Dr. Minitti, a Maryland resident, is a co-investigator and member of the SHERLOC (Scanning Habitable Environments with Raman & Luminescence for Organics & Chemicals) science team.

"Scientists from Goddard and the Johns Hopkins Applied Physics Lab in Laurel have been involved from the beginning and largely helping plan the science part of it," Dr. Minitti said. "Once you're on the ground, time is precious, so you need to be able to hit the ground running."

Scientists here in Maryland will play a key role in studying rock and soil samples collected on this mission. Those samples will take at least a decade to return to Earth.

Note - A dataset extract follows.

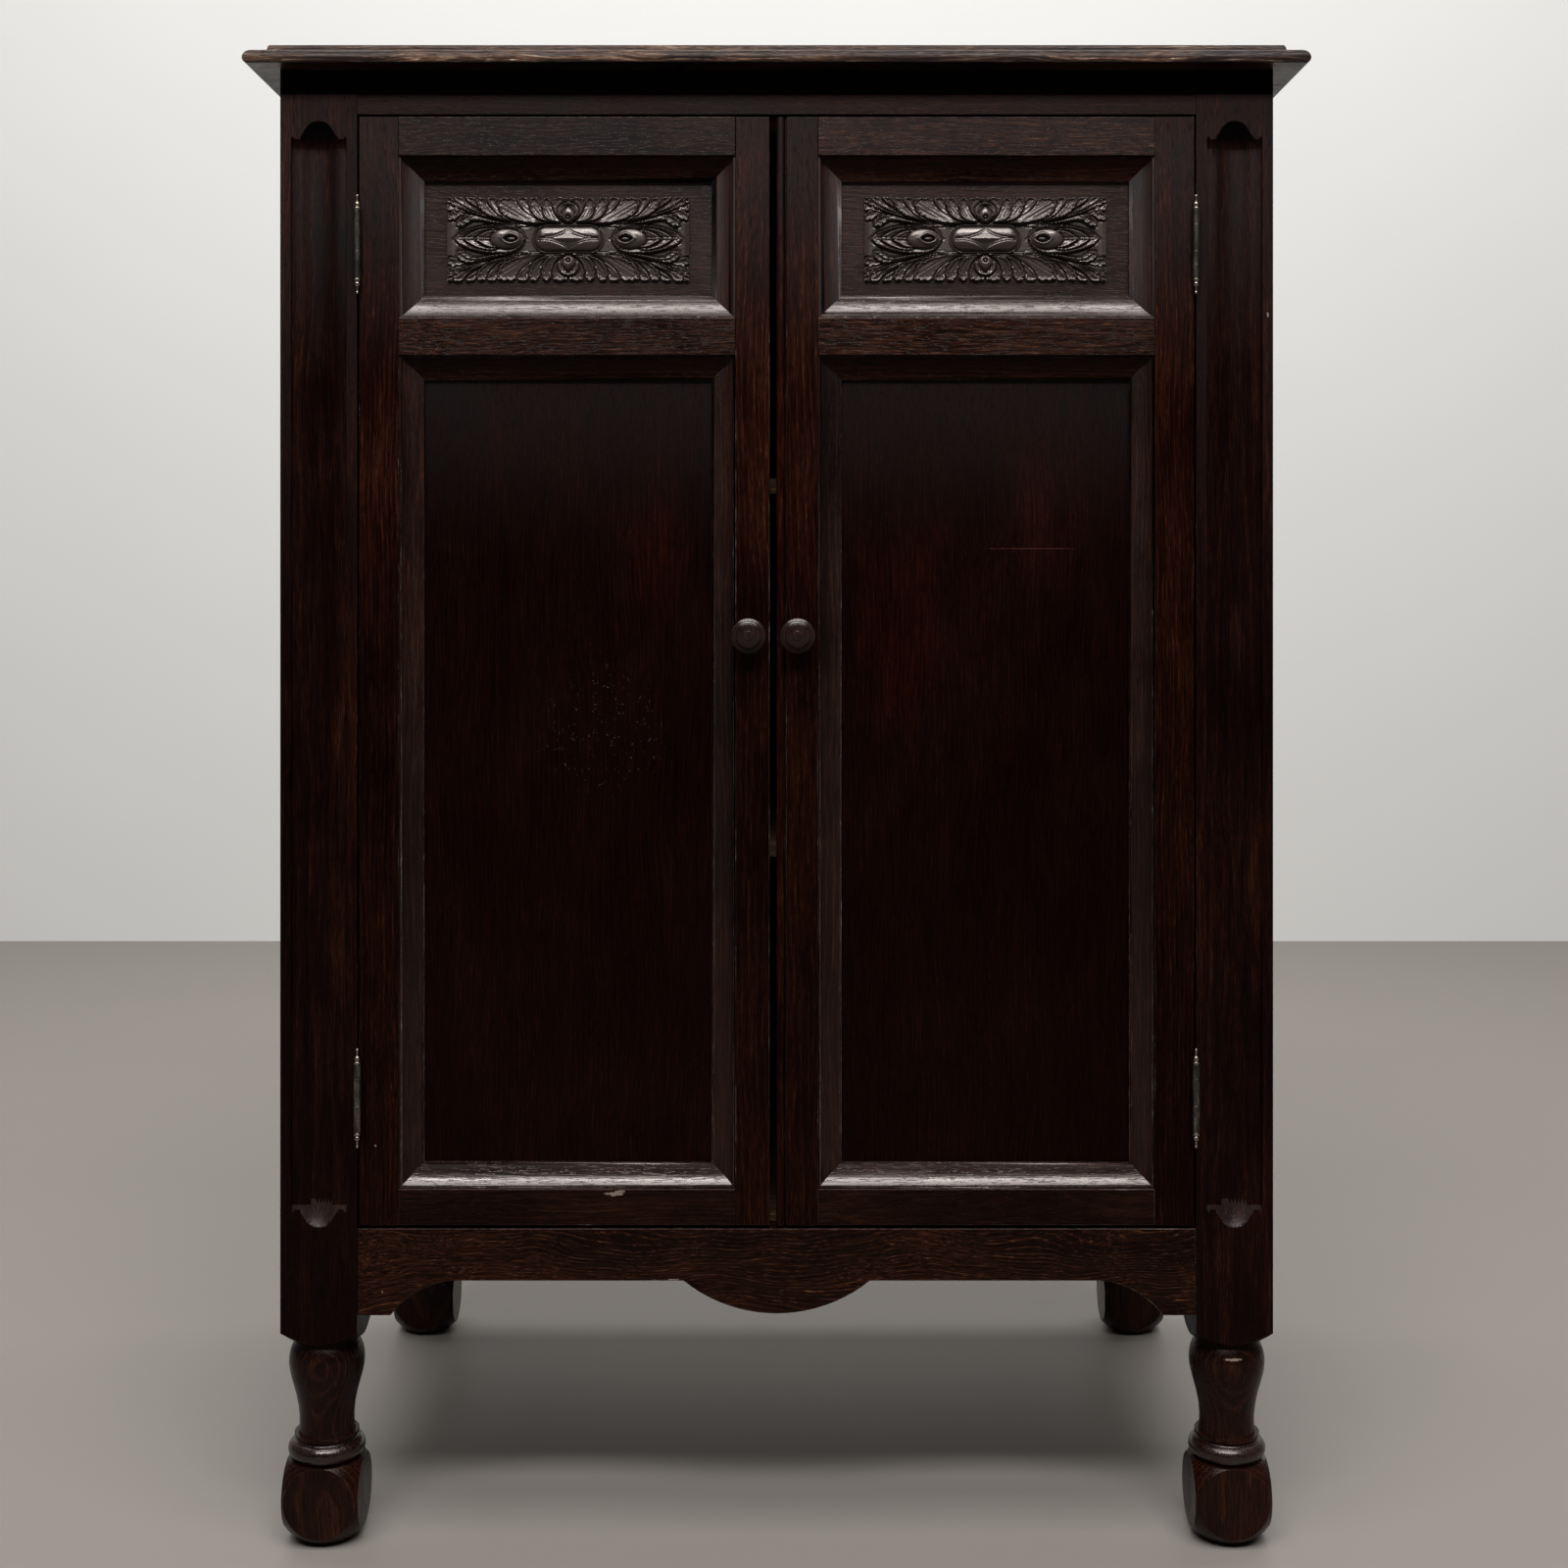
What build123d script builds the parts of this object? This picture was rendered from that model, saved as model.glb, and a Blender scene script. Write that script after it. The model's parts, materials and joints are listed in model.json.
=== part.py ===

"We care about that because geology runs on billions of years of time scales and we don't have those clocks set for Mars yet," Dr. Minitti said.

The Mars 2020 Long Term Planner said she and others have been studying the landing site for years.

The mission will be instrumental toward potential human spaceflight to Mars.

"What's Martian weather like? What's the radiation level like," Dr. Minitti asked. "Perseverance" has a weather station aboard.

"This is one step along the way of our journey to accomplish that goal. And it's a major step," Acting NASA Administrator Steve Jurczyk said.

To see you and your family "on Mars," NASA created a "Mars Perseverance Photo Booth" where you can upload a picture and choose your background.